Alongside water, failures in hydraulic systems are most frequently caused by hard contaminants in the form of dust or wear particles. Hydraulic systems therefore require filters in order to function properly. These ensure that the entire system is able to operate, as well as enabling the longest possible service life for its components and oil. Modern hydraulic fluids must demonstrate good filterability. The average pore width of filter media was previously 10 to 20 μ. Today, however, the filters fitted in these systems have a pore width of 3 to 12 μ. Lab data on the filterability of an oil describe its behaviour when flowing through a filter. In the event that excessively short filter lifespans are noted following a change of oil or filter, the test results of the used oil should be compared with those of the fresh oil. In practice and in laboratory tests, the oil responsible for the problem often leaves dark, sticky deposits on the filter medium or has a low oil purity.

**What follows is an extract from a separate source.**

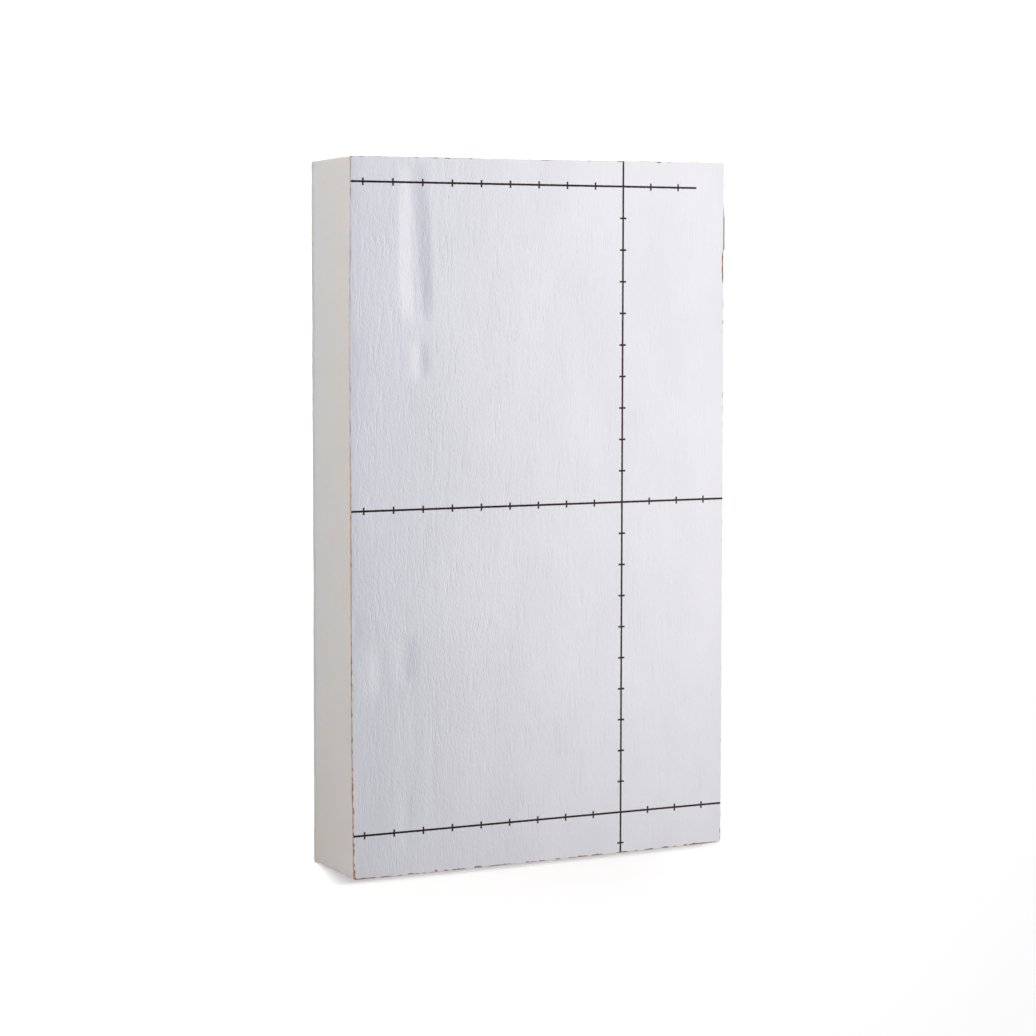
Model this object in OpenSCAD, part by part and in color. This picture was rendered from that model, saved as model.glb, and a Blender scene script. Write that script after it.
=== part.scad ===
// Foil-faced polyisocyanurate (polyiso) insulation board, cut to a hand sample and lying flat.
// The foamed core is bonded between two facers. Each facer is a sheet of brown kraft paper
// with a skin of aluminium foil on its outer side.
// Millimetres. The origin is the centre of the lower face, +Y runs along the length,
// and +Z points out of the printed face.

/* [Board] */
// Width of the cut board, along X
board_width = 132; // [60:1:1200]
// Length of the cut board, along Y
board_length = 222; // [80:1:2500]
// Thickness over both facers, along Z
board_thickness = 30; // [15:1:200]
// Radius that handling has rubbed on the four upright corners
corner_radius = 1; // [0.4:0.1:6]

/* [Facers] */
// Thickness of the kraft paper in each facer
kraft_thickness = 0.4; // [0.2:0.05:1]
// Thickness of the aluminium foil on each kraft sheet
foil_thickness = 0.1; // [0.05:0.01:0.3]
// Width of bare kraft where the foil has worn back from the cut edge
foil_setback = 0.3; // [0.1:0.1:2]

/* [Hidden] */

facer_thickness = kraft_thickness + foil_thickness;
core_thickness = board_thickness - 2 * facer_thickness;

// Heights of the underside of each layer, from the floor up
back_foil_z = 0;
back_kraft_z = back_foil_z + foil_thickness;
core_z = back_kraft_z + kraft_thickness;
front_kraft_z = core_z + core_thickness;
front_foil_z = front_kraft_z + kraft_thickness;

// Outline of the board with its rubbed corners, drawn in from the cut by inset.
// It is a cross of two rectangles with a true arc at each corner.
module board_outline(inset = 0) {
    half_width = board_width / 2 - inset;
    half_length = board_length / 2 - inset;
    radius = corner_radius;
    square([2 * (half_width - radius), 2 * half_length], center = true);
    square([2 * half_width, 2 * (half_length - radius)], center = true);
    for (side = [-1, 1], end = [-1, 1])
        translate([side * (half_width - radius), end * (half_length - radius)])
            circle(r = radius, $fn = 48);
}

// One flat layer of the laminate, with its underside at height z
module layer(z, thickness, inset = 0) {
    translate([0, 0, z])
        linear_extrude(height = thickness)
            board_outline(inset);
}

// Closed-cell foam, square-cut and pale on all four sides
module foam_core() {
    color([0.79, 0.77, 0.74])
        layer(core_z, core_thickness);
}

// Brown paper under the printed foil, seen only at the cut edges
module front_kraft_paper() {
    color([0.62, 0.42, 0.31])
        layer(front_kraft_z, kraft_thickness);
}

// Satin foil that carries the printed centimetre lines
module front_aluminium_foil() {
    color([0.88, 0.88, 0.92])
        layer(front_foil_z, foil_thickness, foil_setback);
}

// Brown paper of the facer that the board lies on
module back_kraft_paper() {
    color([0.62, 0.42, 0.31])
        layer(back_kraft_z, kraft_thickness);
}

// Plain foil that rests on the floor
module back_aluminium_foil() {
    color([0.86, 0.86, 0.88])
        layer(back_foil_z, foil_thickness, foil_setback);
}

foam_core();
front_kraft_paper();
front_aluminium_foil();
back_kraft_paper();
back_aluminium_foil();
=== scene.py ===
"""Looks of the foil-faced polyiso insulation board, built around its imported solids.

Shapes are worked out in millimetres along the solids' own axes and become metres when a mesh is made.
The foam, the kraft papers and the foils are closed meshes whose outlines follow one hand-made knife cut.
The two facers are built alike: the back one is made face up and then turned over.
"""

import math

import bpy
import numpy as np
from mathutils import Matrix, Vector
from mathutils.geometry import delaunay_2d_cdt


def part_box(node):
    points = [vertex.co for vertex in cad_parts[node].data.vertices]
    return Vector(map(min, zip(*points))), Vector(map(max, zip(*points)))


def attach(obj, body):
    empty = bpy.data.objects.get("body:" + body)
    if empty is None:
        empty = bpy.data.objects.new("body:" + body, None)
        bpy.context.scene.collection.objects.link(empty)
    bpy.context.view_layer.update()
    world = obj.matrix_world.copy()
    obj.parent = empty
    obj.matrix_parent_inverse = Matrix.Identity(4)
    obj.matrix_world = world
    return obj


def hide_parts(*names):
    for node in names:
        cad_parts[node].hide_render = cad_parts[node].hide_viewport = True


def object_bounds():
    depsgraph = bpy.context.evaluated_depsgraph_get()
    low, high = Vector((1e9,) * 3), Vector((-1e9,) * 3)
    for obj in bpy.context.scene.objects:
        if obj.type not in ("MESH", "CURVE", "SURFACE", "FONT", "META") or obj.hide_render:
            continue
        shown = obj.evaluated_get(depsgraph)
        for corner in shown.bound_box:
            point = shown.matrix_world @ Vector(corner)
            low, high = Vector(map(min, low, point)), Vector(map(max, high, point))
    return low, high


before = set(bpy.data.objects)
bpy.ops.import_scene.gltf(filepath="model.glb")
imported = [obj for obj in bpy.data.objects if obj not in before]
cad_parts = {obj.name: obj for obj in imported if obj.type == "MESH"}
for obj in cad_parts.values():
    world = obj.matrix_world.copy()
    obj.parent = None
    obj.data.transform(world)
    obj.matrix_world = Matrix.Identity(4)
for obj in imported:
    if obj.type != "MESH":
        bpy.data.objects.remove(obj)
cad_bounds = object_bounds()

MM = 0.001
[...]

The cause may lie in a differing additive content, or in the differing base oils of the mixed oil types. Filterability testing will ultimately provide information on the cause of the poor filterability and short filter lifespan.


Hydraulic fluids are miscible with one another – with the exception of PAG-based hydraulic fluids. Whether oils which the manufacturer has designated as miscible are also compatible with one another, on the other hand, can only be established by thorough laboratory testing. To this end, alongside constituent additives and base oils, such characteristics as foaming tendency, air release time, water separation, and filterability must also be examined. In the event that a problem with a hydraulic system caused by mixing incompatible oils does occur, an oil change is generally the only available solution.